Entries with model source code
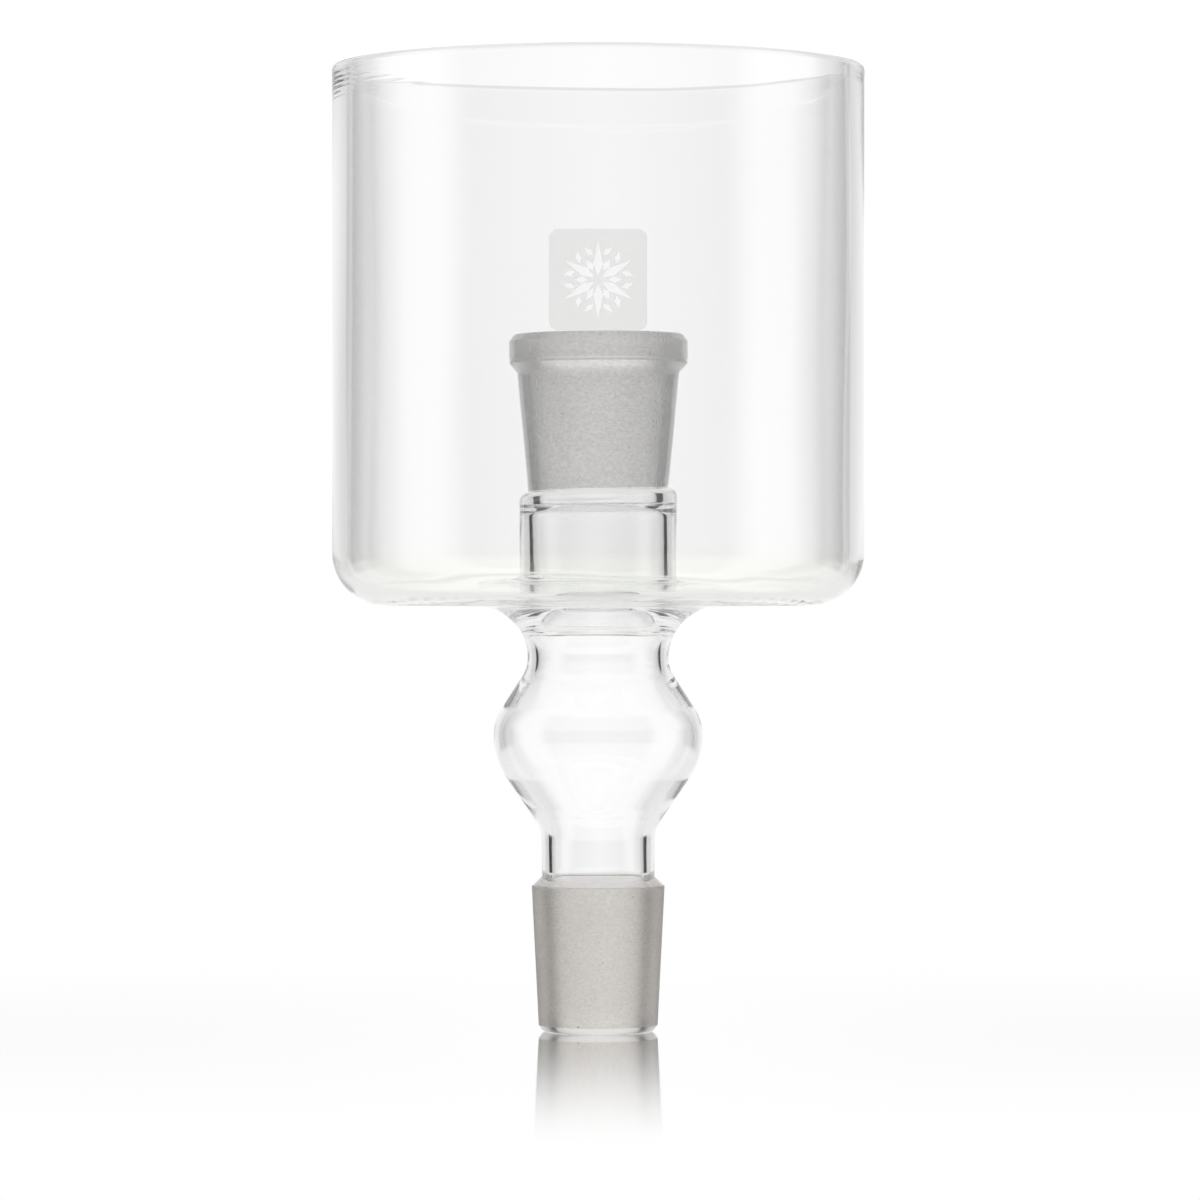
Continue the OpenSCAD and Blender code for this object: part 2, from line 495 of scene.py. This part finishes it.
def math_node(nodes, links, operation, *values):
    """A math node whose inputs are other nodes' outputs or plain numbers."""
    node = nodes.new("ShaderNodeMath")
    node.operation = operation
    for socket, value in zip(node.inputs, values):
        if isinstance(value, (int, float)):
            socket.default_value = value
        else:
            links.new(value, socket)
    return node.outputs["Value"]


def colour_mix(nodes, links, factor, a, b, blend="MIX"):
    """A colour mix whose inputs are other nodes' outputs or plain colours."""
    node = nodes.new("ShaderNodeMix")
    node.data_type = "RGBA"
    node.blend_type = blend
    for name, value in (("Factor", factor), ("A", a), ("B", b)):
        if isinstance(value, (int, float, tuple)):
            node.inputs[name].default_value = value
        else:
            links.new(value, node.inputs[name])
    return node.outputs["Result"]


def map_range(nodes, links, value, start, end, to_start=0, to_end=1):
    """A smooth step of a value between two limits."""
    node = nodes.new("ShaderNodeMapRange")
    node.interpolation_type = "SMOOTHSTEP"
    links.new(value, node.inputs["Value"])
    node.inputs["From Min"].default_value = start
    node.inputs["From Max"].default_value = end
    node.inputs["To Min"].default_value = to_start
    node.inputs["To Max"].default_value = to_end
    return node.outputs["Result"]


def ramp(nodes, links, value, stops):
    """A colour ramp through (position, colour) stops."""
    node = nodes.new("ShaderNodeValToRGB")
    elements = node.color_ramp.elements
    elements[0].position, elements[0].color = stops[0]
    elements[1].position, elements[1].color = stops[-1]
    for position, colour in stops[1:-1]:
        elements.new(position).color = colour
    links.new(value, node.inputs["Fac"])
    return node.outputs["Color"]


def stretched_noise(nodes, links, scale, stretch, detail):
    """Noise in the piece's own coordinates, stretched by a factor along each axis."""
    where = nodes.new("ShaderNodeTexCoord")
    mapping = nodes.new("ShaderNodeMapping")
    mapping.inputs["Scale"].default_value = stretch
    noise = nodes.new("ShaderNodeTexNoise")
    noise.inputs["Scale"].default_value = scale
    noise.inputs["Detail"].default_value = detail
    links.new(where.outputs["Object"], mapping.inputs["Vector"])
    links.new(mapping.outputs["Vector"], noise.inputs["Vector"])
    return noise


def bump(nodes, links, height, distance, under=None):
    """A bump of a height signal, distance metres deep, on top of another one."""
    node = nodes.new("ShaderNodeBump")
    node.inputs["Distance"].default_value = distance
    links.new(height, node.inputs["Height"])
    if under is not None:
        links.new(under, node.inputs["Normal"])
    return node.outputs["Normal"]


def glass(name, tint, depth):
    """Clear glass with faint draw lines and waves."""
    material, nodes, links, shader = new_material(name)
    shader.inputs["Base Color"].default_value = (*tint, 1)
    shader.inputs["Transmission Weight"].default_value = 1
    shader.inputs["Roughness"].default_value = 0
    shader.inputs["IOR"].default_value = 1.473
    draw = stretched_noise(nodes, links, 160, (1, 1, 0.06), 1)
    waves = stretched_noise(nodes, links, 45, (1, 1, 0.5), 0)
    lines = bump(nodes, links, draw.outputs["Fac"], depth)
    links.new(bump(nodes, links, waves.outputs["Fac"], depth * 4, lines), shader.inputs["Normal"])
    return material


def satin(name, tint, roughness):
    """Glass with a slightly matt skin."""
    material, nodes, links, shader = new_material(name)
    shader.inputs["Base Color"].default_value = (*tint, 1)
    shader.inputs["Transmission Weight"].default_value = 1
    shader.inputs["Roughness"].default_value = roughness
    shader.inputs["IOR"].default_value = 1.473
    grain = stretched_noise(nodes, links, 1500, (1, 1, 1), 2)
    links.new(bump(nodes, links, grain.outputs["Fac"], 0.00002), shader.inputs["Normal"])
    return material


def ground_finish(name, dark, light, grain_size, grain_dark):
    """Fine-ground glass: matt, with grain, grinding rings and a few specks."""
    material, nodes, links, shader = new_material(name)
    shader.inputs["Transmission Weight"].default_value = 1
    shader.inputs["Roughness"].default_value = 0.45
    shader.inputs["IOR"].default_value = 1.473
    grain = stretched_noise(nodes, links, 2600, (1, 1, 1), 2)
    rings = stretched_noise(nodes, links, 900, (0.02, 0.02, 1), 2)
    cloud = stretched_noise(nodes, links, 90, (1, 1, 0.5), 3)
    speck = stretched_noise(nodes, links, 1500, (1, 1, 1), 0)
    fine = stretched_noise(nodes, links, grain_size, (1, 1, 1.6), 3)
    spots = ramp(
        nodes, links, speck.outputs["Fac"], [(0.14, (0.35, 0.3, 0.24, 1)), (0.16, (1, 1, 1, 1))]
    )
    tone = ramp(nodes, links, cloud.outputs["Fac"], [(0.35, dark), (0.65, light)])
    darkest = (grain_dark, grain_dark, grain_dark, 1)
    pepper = ramp(nodes, links, fine.outputs["Fac"], [(0.3, darkest), (0.7, (1, 1, 1, 1))])
    tone = colour_mix(nodes, links, 1.0, tone, spots, "MULTIPLY")
    tone = colour_mix(nodes, links, 1.0, tone, pepper, "MULTIPLY")
    links.new(tone, shader.inputs["Base Color"])
    lines = bump(nodes, links, rings.outputs["Fac"], 0.00004)
    links.new(bump(nodes, links, grain.outputs["Fac"], 0.00006, lines), shader.inputs["Normal"])
    return material


def seam_finish():
    """Fused seams inside the glass: nothing to see."""
    material, nodes, links, shader = new_material("fused_seam")
    nodes.remove(shader)
    clear = nodes.new("ShaderNodeBsdfTransparent")
    links.new(clear.outputs["BSDF"], nodes["Material Output"].inputs["Surface"])
    return material


def frost_finish():
    """Thin white frosting that lets some of the view through."""
    material, nodes, links, shader = new_material("badge_frost")
    shader.inputs["Roughness"].default_value = 0.7
    shader.inputs["Base Color"].default_value = (0.86, 0.85, 0.83, 1)
    shader.inputs["Alpha"].default_value = 0.17
    grain = stretched_noise(nodes, links, 1800, (1, 1, 1), 2)
    links.new(bump(nodes, links, grain.outputs["Fac"], 0.00003), shader.inputs["Normal"])
    return material


FINISHES = {
    "clear": glass("clear_borosilicate", (0.99, 0.99, 0.99), 0.000004),
    "floor": glass("floor_borosilicate", (0.985, 0.99, 0.97), 0.000004),
    "seal": glass("fused_borosilicate", (0.975, 0.99, 0.97), 0.00001),
    "bead": satin("satin_borosilicate", (0.995, 0.99, 0.98), 0.16),
    "ground bore": ground_finish(
        "ground_bore", (0.96, 0.95, 0.93, 1), (1, 0.99, 0.975, 1), 1300, 0.64
    ),
    "ground cone": ground_finish(
        "ground_cone", (0.82, 0.78, 0.73, 1), (0.90, 0.865, 0.82, 1), 1300, 0.74
    ),
    "seam": seam_finish(),
}

for node, pieces in OUTLINES.items():
    piece = turned_piece(node + "_glass", pieces, FINISHES)
    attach(piece, "root")
    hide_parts(node)


# ---------------------------------------------------------------- badge


def kite(angle, near, far, waist, half_width, centre=(0, 0)):
    """A slim kite that points away from a centre, as corners of an outline."""
    c, s = math.cos(math.radians(angle)), math.sin(math.radians(angle))
    corners = [(near, 0), (waist, half_width), (far, 0), (waist, -half_width)]
    return [(centre[0] + u * c - v * s, centre[1] + u * s + v * c) for u, v in corners]


def crystal():
    """A plain six-armed ice crystal, as separate kites."""
    shapes = []
    for arm in range(6):
        angle = 90 + 60 * arm
        shapes.append(kite(angle, 0.9, 8.2, 3.2, 0.95))
        shapes.append(kite(angle + 30, 2.2, 4.9, 3.4, 0.7))
        for side in (-1, 1):
            lean = math.radians(angle + side * 11)
            root = (5.2 * math.cos(lean), 5.2 * math.sin(lean))
            shapes.append(kite(angle + side * 50, 0, 2.6, 1.1, 0.6, root))
    return shapes


def rounded_square(width, height, corner):
    """Outline of a square with round corners about the origin."""
    points = []
    for quarter in range(4):
        sx, sz = ((1, 1), (-1, 1), (-1, -1), (1, -1))[quarter]
        cx, cz = sx * (width / 2 - corner), sz * (height / 2 - corner)
        for step in range(9):
            a = math.radians(90 * quarter + 90 * step / 8)
            points.append((cx + corner * math.cos(a), cz + corner * math.sin(a)))
    return points


def add_outline(curve, points):
    spline = curve.splines.new("POLY")
    spline.points.add(len(points) - 1)
    spline.use_cyclic_u = True
    for target, (x, y) in zip(spline.points, points):
        target.co = (x, y, 0, 1)


def badge():
    """Frosted rounded square, wrapped on the cup, with the crystal left clear."""
    width = 2 * CUP_R * math.asin(BADGE_HIGH.x / CUP_R)
    height = BADGE_HIGH.z - BADGE_LOW.z
    middle = (BADGE_HIGH.z + BADGE_LOW.z) / 2
    curve = bpy.data.curves.new("badge_outline", "CURVE")
    curve.dimensions = "2D"
    curve.fill_mode = "BOTH"
    curve.extrude = 0.03
    add_outline(curve, rounded_square(width, height, 1.9))
    for shape in crystal():
        add_outline(curve, shape)
    flat = bpy.data.objects.new("badge_flat", curve)
    mesh = bpy.data.meshes.new_from_object(flat)
    bpy.data.objects.remove(flat)
    shell = bmesh.new()
    shell.from_mesh(mesh)
    bmesh.ops.remove_doubles(shell, verts=shell.verts, dist=1e-5)
    for x in np.arange(-round(width / 2), width / 2, 0.8):
        everything = [*shell.verts, *shell.edges, *shell.faces]
        bmesh.ops.bisect_plane(shell, geom=everything, plane_co=(x, 0, 0), plane_no=(1, 0, 0))
    bmesh.ops.recalc_face_normals(shell, faces=shell.faces)
    for vert in shell.verts:
        turn = vert.co.x / CUP_R
        r = CUP_R + 0.06 + vert.co.z
        at = np.array([r * math.sin(turn), -r * math.cos(turn), middle + vert.co.y])
        vert.co = hand_made(at) * MM
    shell.to_mesh(mesh)
    shell.free()
    mesh.name = "front_badge_frost"
    mesh.materials.clear()
    mesh.materials.append(frost_finish())
    piece = bpy.data.objects.new("front_badge_frost", mesh)
    bpy.context.scene.collection.objects.link(piece)
    return piece


badge_piece = badge()
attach(badge_piece, "root")
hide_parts("front_badge")


# ---------------------------------------------------------------- stage, light and camera

FLOOR_SIZE = 12


def floor_disc():
    """Plain white floor. It mirrors at a low angle only, and less and less away from the object."""
    mesh = bpy.data.meshes.new("stage_floor")
    disc = bmesh.new()
    bmesh.ops.create_circle(disc, cap_ends=True, segments=96, radius=FLOOR_SIZE)
    disc.to_mesh(mesh)
    disc.free()
    material, nodes, links, shader = new_material("stage_white")
    nodes.remove(shader)
    glow = nodes.new("ShaderNodeEmission")
    gloss = nodes.new("ShaderNodeBsdfGlossy")
    gloss.inputs["Roughness"].default_value = 0.06
    gloss.inputs["Color"].default_value = (*MIRROR_TINT, 1)
    where = nodes.new("ShaderNodeTexCoord")
    reach = nodes.new("ShaderNodeVectorMath")
    reach.operation = "LENGTH"
    links.new(where.outputs["Object"], reach.inputs[0])
    near = map_range(nodes, links, reach.outputs["Value"], *MIRROR_REACH, 1, 0)
    layer = nodes.new("ShaderNodeLayerWeight")
    slant = map_range(nodes, links, layer.outputs["Facing"], *MIRROR_SLANT)
    mirror = math_node(nodes, links, "MULTIPLY", near, slant)
    mix = nodes.new("ShaderNodeMixShader")
    links.new(mirror, mix.inputs["Fac"])
    links.new(glow.outputs["Emission"], mix.inputs[1])
    links.new(gloss.outputs["BSDF"], mix.inputs[2])
    links.new(mix.outputs["Shader"], nodes["Material Output"].inputs["Surface"])
    mesh.materials.append(material)
    floor = bpy.data.objects.new("stage_floor", mesh)
    bpy.context.scene.collection.objects.link(floor)
    floor.visible_transmission = False
    floor.visible_glossy = False


# Plain bright-field studio, the same to the left and right. Brightness round the horizon, at
# angles from straight ahead in degrees: white backdrop, black flags, pale side walls, dim room
STUDIO = [
    (0, 1.0),
    (40, 0.6),
    (42, 0.01),
    (65, 0.01),
    (75, 0.9),
    (105, 0.9),
    (120, 0.05),
    (180, 0.2),
]
TABLE_COLOUR = (0.8, 0.8, 0.8, 1)
CEILING_COLOUR = (0.9, 0.9, 0.9, 1)
STUDIO_STRENGTH = 1.05
# Heights in degrees over which the table gives way to the walls, and the walls to the ceiling
TABLE_EDGE = (-12, -7)
WALL_TOP = (40, 55)
# The floor's mirror: its tint, and where it fades, in metres from the axis and by slant
MIRROR_TINT = (0.95, 0.95, 0.95)
MIRROR_REACH = (0.03, 0.28)
MIRROR_SLANT = (0.8, 0.95)


def sine(degrees):
    return math.sin(math.radians(degrees))


def studio_world():
    """Soft light all round from the studio's walls, ceiling and table, on white for the camera."""
    world = bpy.data.worlds.new("studio")
    world.use_nodes = True
    nodes, links = world.node_tree.nodes, world.node_tree.links

    where = nodes.new("ShaderNodeTexCoord")
    axes = nodes.new("ShaderNodeSeparateXYZ")
    links.new(where.outputs["Generated"], axes.inputs["Vector"])
    height = axes.outputs["Z"]
    turn = math_node(nodes, links, "ARCTAN2", axes.outputs["X"], axes.outputs["Y"])
    aside = math_node(nodes, links, "ABSOLUTE", turn)
    aside = math_node(nodes, links, "MULTIPLY", aside, 1 / math.pi)
    stops = [(degrees / 180, (level, level, level, 1)) for degrees, level in STUDIO]
    walls = ramp(nodes, links, aside, stops)
    upper = map_range(nodes, links, height, *map(sine, WALL_TOP))
    lower = map_range(nodes, links, height, *map(sine, TABLE_EDGE))
    room = colour_mix(nodes, links, upper, walls, CEILING_COLOUR)
    around = colour_mix(nodes, links, lower, TABLE_COLOUR, room)
    path = nodes.new("ShaderNodeLightPath")
    seen = colour_mix(nodes, links, path.outputs["Is Camera Ray"], around, (1, 1, 1, 1))
    links.new(seen, nodes["Background"].inputs["Color"])
    nodes["Background"].inputs["Strength"].default_value = STUDIO_STRENGTH
    bpy.context.scene.world = world


def camera():
    """Level camera with a long lens, a little above the underside of the cup."""
    data = bpy.data.cameras.new("camera")
    data.sensor_width = 36
    data.lens = 177.6
    data.clip_end = 50
    eye = bpy.data.objects.new("camera", data)
    eye.location = (0.4 * MM, -1301.7 * MM, (UNDERSIDE_Z + 1.4) * MM)
    eye.rotation_euler = (math.radians(90), 0, 0)
    bpy.context.scene.collection.objects.link(eye)
    bpy.context.scene.camera = eye


floor_disc()
studio_world()
camera()

scene = bpy.context.scene
scene.view_settings.view_transform = "Standard"
scene.cycles.max_bounces = 128
scene.cycles.transmission_bounces = 128
scene.cycles.glossy_bounces = 128
scene.cycles.transparent_max_bounces = 256
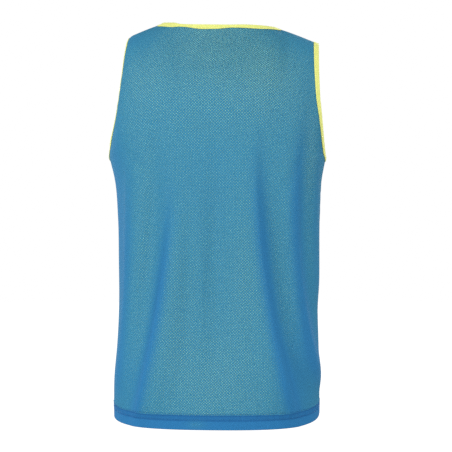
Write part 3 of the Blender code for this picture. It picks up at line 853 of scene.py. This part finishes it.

■ **What is expected**: Every line above that contains the word "attach" should be reported.

■ **Response**:
    attach(piece, "root")
attach(badge_piece, "root")